Synergy's Duke said Cisco continues to feel the heat from the strong growth of Arista Networks and China-based Huawei in the enterprise switching market.
For its fourth fiscal quarter, Cisco's switching business grew 2 percent year over year to $3.79 billion, although for Cisco's third fiscal quarter, the company reported a 3 percent year-over-year drop in switching product sales to $3.45 billion. Cisco also reported a 4 percent decline in those sales in its second fiscal quarter as well.
Switching Competition: HPE-Aruba, Arista, Huawei
The market-share leaders behind Cisco are Hewlett Packard Enterprise, followed by Huawei and then Arista Networks.
HPE's networking business has skyrocketed a whopping 55 percent year over year to $1.74 billion during the first six months of its fiscal year thanks to its $3 billion acquisition of Aruba Networks in 2015.
"HPE continues to keep pace with the market. Also, it still has a strong position in China due to historic M&A activities," said Synergy's Dinsdale.
Santa Clara, Calif.-based Arista has also been on a tear in the networking space over the past several quarters. For its recent second fiscal quarter, which ended June 30, Arista reported a 37 percent increase in revenue year over year to $269 million.
Cisco Service Provider Routers
Cisco Q2 Service Provider Router Share: 40 percent
Cisco is still the leader in the service provider router space with 40 percent market share. Although Cisco's share in this space has declined 2 percent when looking at rolling annualized numbers – comparing the last four quarters in total with the previous four quarters.
The networking giant reported a 6 percent year-over-year drop in routing product sales to $1.87 billion for its fourth fiscal quarter. Cisco CFO Kelly Kramer said the fourth-quarter routing decline was "largely driven by the weakness we saw in the service provider space."
Cisco also reported a 5 percent decline in routing sales during its third fiscal quarter.
Service Provider Router Competition: Huawei, Juniper
Market-share leaders behind Cisco in the service provider routing space are Huawei and Juniper Networks.
The Asia-Pacific region continues to be the fastest-growing geography, with growth being driven in large part by service provider spending in China, which benefited Huawei in particular, said Dinsdale.
"Huawei totally dominates the local [service provider] router market in China," said Dinsdale. "But Huawei isn't just a one-country phenomenon and is also doing well in various APAC and EMEA country markets."
Cisco Enterprise Routing
Cisco Q2 Enterprise Routing Share: 68 percent
Cisco's most dominating networking market is in the enterprise routing space with 68 percent share, although the segment is relatively small compared to enterprise switching and service provider routing, said Dinsdale.
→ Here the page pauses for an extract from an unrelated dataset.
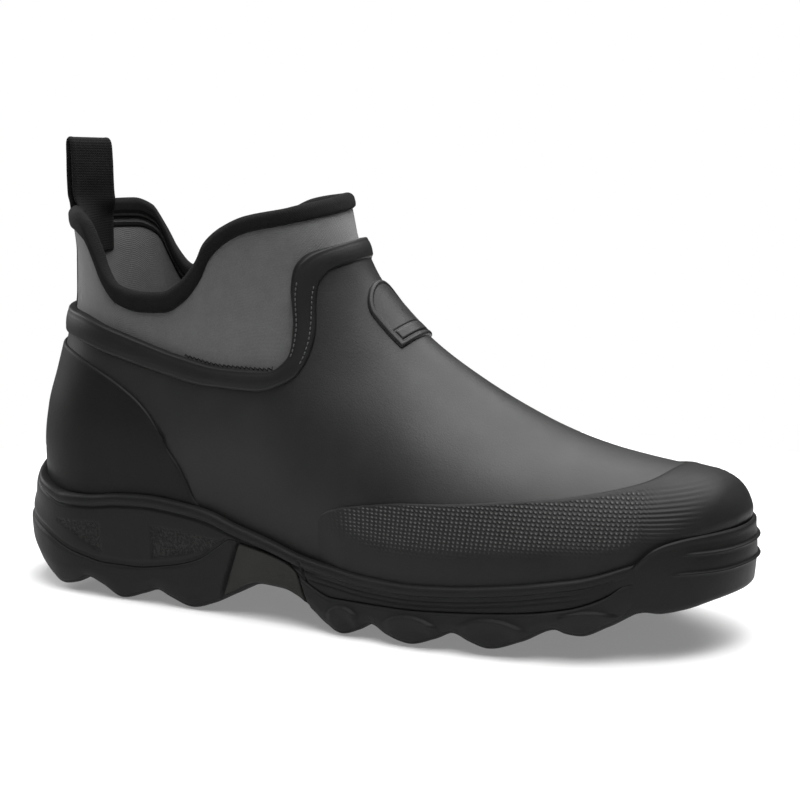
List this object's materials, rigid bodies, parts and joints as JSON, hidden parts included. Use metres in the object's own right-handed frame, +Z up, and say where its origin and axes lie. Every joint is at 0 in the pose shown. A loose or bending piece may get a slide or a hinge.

The company's market share here has been flat at 68 percent when comparing the last four quarters in total with the previous four quarters.
Enterprise Routing Competition: Juniper, HPE
Market-share leaders behind Cisco in the enterprise router space are Juniper, HPE, Huawei and Technicolor. Dinsdale said little separates these four vendors in this space – all owning single-digit share.
Last year, Cisco sold its Connected Devices business -- comprised of its service provider video customer premises equipment -- to French communications and media provider Technicolor for $600 million.
Cisco's Overall Networking Market Share
For the last four quarters in total, Cisco's market share was 55 percent, 1 percent down from the preceding four quarters at 56 percent.
In August, Cisco unveiled a major restricting plan in order to invest in priority areas such as security and IoT that included the elimination of up to 5,500 positions.
"Restructuring [enables] us to optimize our cost base in lower-growth areas of our portfolio and further invest in key priority areas such as security, IoT, collaboration, next-generation data center and cloud," said CEO Chuck Robbins during Cisco's fourth fiscal quarter earnings call.
However, Robbins said the plan would not de-emphasize the company's focus and investment in its core routing and switching business. "It's not that we're ignoring one in favor of another, we just want to make sure that our investments are commensurate with the growth opportunity," he said.